Ces arguments se sont heurtés à un scepticisme assez généralisé dans le camp politique prolétarien. Si nous prenons l’exemple de la Tendance communiste internationaliste (TCI), bien qu’elle ait initialement reconnu et salué certaines des luttes qui sont apparues après 2022, n’a en revanche pas vu la signification internationale et historique de ce mouvement, (2) et plus récemment, elle semble l’avoir soit oubliée (comme en témoigne l’absence de bilan publié du mouvement), soit l’avoir considéré comme un simple feu de paille, comme nous l’avons constaté lors de leurs récentes réunions publiques. Entre-temps, un site web parasite dédié à la « recherche », Controverses, a consacré un article complet3 à la réfutation de notre analyse, fournissant ainsi une justification « théorique » au scepticisme des autres.

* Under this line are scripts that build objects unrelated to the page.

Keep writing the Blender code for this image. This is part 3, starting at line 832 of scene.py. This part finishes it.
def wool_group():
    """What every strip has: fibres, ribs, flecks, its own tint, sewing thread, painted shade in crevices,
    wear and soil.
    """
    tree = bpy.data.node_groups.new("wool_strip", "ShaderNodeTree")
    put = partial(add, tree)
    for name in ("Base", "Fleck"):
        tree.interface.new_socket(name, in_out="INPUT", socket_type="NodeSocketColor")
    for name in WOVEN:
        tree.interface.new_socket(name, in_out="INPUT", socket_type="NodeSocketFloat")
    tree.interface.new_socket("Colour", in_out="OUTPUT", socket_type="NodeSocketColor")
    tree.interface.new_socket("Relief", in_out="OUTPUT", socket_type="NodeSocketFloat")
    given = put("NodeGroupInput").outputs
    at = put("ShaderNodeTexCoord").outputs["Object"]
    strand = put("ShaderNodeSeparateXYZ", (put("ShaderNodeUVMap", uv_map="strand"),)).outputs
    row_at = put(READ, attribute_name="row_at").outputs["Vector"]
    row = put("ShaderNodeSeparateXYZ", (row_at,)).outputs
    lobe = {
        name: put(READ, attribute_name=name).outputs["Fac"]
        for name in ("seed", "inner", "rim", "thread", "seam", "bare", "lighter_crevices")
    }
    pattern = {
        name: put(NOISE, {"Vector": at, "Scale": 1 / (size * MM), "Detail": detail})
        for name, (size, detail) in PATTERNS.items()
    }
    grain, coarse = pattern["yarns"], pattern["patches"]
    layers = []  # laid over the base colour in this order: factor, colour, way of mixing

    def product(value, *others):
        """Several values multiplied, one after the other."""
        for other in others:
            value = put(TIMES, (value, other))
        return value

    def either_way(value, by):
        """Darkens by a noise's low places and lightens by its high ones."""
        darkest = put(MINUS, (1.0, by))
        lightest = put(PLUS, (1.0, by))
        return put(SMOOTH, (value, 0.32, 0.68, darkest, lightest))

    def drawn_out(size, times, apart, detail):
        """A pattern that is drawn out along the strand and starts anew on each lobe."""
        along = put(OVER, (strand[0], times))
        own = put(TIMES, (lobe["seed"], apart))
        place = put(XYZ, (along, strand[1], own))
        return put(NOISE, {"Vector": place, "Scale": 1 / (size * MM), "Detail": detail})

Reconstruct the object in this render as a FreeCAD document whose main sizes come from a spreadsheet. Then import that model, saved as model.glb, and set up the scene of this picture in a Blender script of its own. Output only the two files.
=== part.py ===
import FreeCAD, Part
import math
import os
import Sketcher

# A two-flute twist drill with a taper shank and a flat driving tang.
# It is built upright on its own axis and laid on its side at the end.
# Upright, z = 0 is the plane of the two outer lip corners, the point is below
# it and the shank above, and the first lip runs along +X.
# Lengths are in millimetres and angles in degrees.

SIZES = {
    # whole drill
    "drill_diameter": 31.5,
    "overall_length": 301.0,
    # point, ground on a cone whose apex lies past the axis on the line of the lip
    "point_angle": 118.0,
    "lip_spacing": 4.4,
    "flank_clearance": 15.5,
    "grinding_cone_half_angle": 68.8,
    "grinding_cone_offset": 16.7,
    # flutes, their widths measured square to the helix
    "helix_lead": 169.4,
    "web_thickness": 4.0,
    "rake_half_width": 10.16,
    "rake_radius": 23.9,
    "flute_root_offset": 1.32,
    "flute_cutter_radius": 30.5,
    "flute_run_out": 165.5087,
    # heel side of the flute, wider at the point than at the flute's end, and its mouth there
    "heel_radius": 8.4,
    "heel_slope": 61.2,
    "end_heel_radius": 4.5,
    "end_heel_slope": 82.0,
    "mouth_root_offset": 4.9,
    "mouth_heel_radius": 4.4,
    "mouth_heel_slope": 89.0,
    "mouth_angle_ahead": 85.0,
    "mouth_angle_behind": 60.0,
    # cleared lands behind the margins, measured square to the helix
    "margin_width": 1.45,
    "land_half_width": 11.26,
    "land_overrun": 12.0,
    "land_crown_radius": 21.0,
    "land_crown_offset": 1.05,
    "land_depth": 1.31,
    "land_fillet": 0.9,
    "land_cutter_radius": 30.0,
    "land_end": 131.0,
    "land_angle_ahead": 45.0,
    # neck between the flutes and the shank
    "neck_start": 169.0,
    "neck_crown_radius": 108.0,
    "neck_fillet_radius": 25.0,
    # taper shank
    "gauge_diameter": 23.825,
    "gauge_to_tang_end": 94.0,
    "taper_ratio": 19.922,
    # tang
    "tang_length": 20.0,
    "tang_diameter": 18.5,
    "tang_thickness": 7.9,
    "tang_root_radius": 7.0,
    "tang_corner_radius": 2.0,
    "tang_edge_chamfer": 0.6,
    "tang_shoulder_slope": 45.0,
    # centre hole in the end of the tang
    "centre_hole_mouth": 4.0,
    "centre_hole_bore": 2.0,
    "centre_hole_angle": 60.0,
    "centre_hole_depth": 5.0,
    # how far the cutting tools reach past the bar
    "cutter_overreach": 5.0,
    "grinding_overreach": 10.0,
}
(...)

Il est intéressant de noter que cet article qui est écrit par un ancien membre du CCI animé par l’hostilité envers une organisation qui n’a pas reconnu sa contribution « unique » au marxisme, s’est maintenant aligné sur la majorité de ceux qui font partie (ou prétendent simplement faire partie) de la tradition communiste de gauche, et rejette le concept même de maturation souterraine. Et ce n’est pas tout : dans un article sur les principaux développements de la lutte des classes au cours des 200 dernières années4, il embrasse même l’idée que nous vivons toujours dans la contre-révolution qui s’est abattue sur la classe ouvrière avec la défaite de la vague révolutionnaire de 1917-23. De ce point de vue, ce que le CCI affirme être le réveil historique du prolétariat mondial après 1968 et la fin de la contre-révolution, n’est au mieux qu’une simple « parenthèse » dans une chronique mondiale de la défaite.
Ce point de vue est largement partagé par les différents groupes bordiguistes et la TCI, dont les précurseurs n’ont vu dans les événements de Mai 68 en France ou de l'« automne chaud » en Italie, l’année suivante, qu’une vague d’agitation étudiante.
Dans les deux articles suivants, plutôt que d’entrer dans le détail des luttes de ces deux dernières années, nous voulons nous concentrer sur deux piliers théoriques clés pour comprendre notre notion de rupture : premièrement, la réalité de la maturation souterraine de la conscience, et deuxièmement, la réalité d’un prolétariat sortie de la contre-révolution et invaincu depuis.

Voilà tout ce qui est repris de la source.